In the event of loss or removal of trees, replanting with the same species to maintain the landscape character identified in the statement of significance. Removal of tree seedlings and suckers but excluding herbicide use.
Management of trees in accordance with Australian Standard: Pruning of amenity trees AS 4373.
Management of trees in accordance with Australian Standard: Protection of trees on development sites AS 4970.
Removal of plants listed as Prohibited and Controlled Weeds in the Catchment and Land Protection Act 1994.
Repairs, conservation and maintenance to structures and hard landscape elements, memorial plaques, asphalt and gravel roads and paths, stone and concrete edging, fences and gates.
Installation, removal or replacement of garden watering and drainage systems beyond the canopy edge of mature trees.
COLAC BOTANIC GARDENS - Permit Exemption Policy
Conservation and management of the Colac Botanic Gardens should retain the existing layout, character and botanical plantings. The importance of the Botanic Gardens lies primarily in its layers of planting, features and buildings which combine to create a landscape and botanic gardens of significance. Removal or limiting of public vehicle access to the gravel circular drive around the gardens is strongly encouraged to protect the root zones of mature trees. Consideration should be given to relocation of the asphalt fire training track and associated CFA building from the foreshore to enable a more appropriate landscape treatment and relationship with the botanic gardens and rest of the foreshore area.
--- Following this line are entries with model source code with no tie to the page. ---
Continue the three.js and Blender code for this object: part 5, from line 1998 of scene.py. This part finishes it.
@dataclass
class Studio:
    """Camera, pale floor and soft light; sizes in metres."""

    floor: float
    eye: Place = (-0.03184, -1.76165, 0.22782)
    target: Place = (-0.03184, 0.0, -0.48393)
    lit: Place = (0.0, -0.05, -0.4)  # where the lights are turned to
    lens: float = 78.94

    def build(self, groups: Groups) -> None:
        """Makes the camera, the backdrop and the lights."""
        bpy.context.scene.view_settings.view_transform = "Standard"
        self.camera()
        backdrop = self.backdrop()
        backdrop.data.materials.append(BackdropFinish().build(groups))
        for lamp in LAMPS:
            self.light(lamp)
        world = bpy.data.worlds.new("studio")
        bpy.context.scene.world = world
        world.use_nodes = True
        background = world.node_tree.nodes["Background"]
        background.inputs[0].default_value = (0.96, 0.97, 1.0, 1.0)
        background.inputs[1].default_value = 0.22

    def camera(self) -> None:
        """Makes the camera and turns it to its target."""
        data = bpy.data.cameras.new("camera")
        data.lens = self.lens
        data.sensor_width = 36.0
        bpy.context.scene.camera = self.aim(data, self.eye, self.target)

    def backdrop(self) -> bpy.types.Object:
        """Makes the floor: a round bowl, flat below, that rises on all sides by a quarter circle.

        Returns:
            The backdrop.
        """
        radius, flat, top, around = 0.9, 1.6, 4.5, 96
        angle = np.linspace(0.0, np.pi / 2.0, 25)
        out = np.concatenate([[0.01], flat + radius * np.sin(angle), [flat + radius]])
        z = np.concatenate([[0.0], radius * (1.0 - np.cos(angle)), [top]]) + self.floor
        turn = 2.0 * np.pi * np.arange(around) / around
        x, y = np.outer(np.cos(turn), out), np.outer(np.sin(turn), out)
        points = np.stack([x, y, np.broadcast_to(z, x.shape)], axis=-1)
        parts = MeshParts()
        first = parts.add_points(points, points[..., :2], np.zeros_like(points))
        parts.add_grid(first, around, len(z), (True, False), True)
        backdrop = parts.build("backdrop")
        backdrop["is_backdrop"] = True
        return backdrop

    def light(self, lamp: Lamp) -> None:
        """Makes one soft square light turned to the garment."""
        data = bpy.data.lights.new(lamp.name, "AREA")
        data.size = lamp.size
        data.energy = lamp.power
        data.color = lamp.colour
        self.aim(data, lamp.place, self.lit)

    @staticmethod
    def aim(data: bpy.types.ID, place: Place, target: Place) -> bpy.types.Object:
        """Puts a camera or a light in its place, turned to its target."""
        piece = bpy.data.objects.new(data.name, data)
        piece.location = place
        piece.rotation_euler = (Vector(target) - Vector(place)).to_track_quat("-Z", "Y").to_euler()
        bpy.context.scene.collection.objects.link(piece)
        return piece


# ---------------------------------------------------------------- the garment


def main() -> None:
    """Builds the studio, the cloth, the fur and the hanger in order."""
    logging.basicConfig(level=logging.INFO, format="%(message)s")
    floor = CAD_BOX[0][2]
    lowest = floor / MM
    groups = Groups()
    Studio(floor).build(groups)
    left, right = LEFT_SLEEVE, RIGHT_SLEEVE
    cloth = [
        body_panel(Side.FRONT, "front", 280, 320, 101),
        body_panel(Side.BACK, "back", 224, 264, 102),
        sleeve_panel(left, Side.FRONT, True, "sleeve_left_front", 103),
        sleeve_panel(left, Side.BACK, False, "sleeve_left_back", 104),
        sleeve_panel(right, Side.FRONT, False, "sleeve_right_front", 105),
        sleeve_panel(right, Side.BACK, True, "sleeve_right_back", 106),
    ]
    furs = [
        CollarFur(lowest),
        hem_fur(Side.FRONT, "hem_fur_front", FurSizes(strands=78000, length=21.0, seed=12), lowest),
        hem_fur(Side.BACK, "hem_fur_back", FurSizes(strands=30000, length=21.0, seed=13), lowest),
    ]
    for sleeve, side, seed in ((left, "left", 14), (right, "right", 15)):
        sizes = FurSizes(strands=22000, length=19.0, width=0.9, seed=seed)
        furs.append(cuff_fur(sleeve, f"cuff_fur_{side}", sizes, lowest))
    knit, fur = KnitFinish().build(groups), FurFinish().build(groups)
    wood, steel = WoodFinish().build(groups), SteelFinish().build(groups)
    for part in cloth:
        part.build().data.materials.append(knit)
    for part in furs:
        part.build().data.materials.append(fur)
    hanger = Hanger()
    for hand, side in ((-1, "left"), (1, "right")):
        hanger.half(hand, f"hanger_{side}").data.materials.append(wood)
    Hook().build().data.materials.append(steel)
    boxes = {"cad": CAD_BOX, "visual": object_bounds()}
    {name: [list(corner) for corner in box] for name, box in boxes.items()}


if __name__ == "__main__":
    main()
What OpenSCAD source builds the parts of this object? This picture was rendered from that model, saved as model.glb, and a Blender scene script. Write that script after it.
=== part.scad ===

The Colac Botanic Gardens: A Conservation Study 1993 by Patrick and Wallace Pty Ltd should be consulted before any proposed works are undertaken. Consideration should also be given to updating this study to inform a new Management Plan for the future conservation and management of the gardens.
The visual relationship of the site to the lake is of primary significance and any new development along the immediate foreshore will be subject to a permit application.
It is recommended that before a permit is issued, Aboriginal Affairs Victoria should be contacted to ascertain whether or not the activity requires a Cultural Heritage Management Plan under the Aboriginal Heritage Act 2006.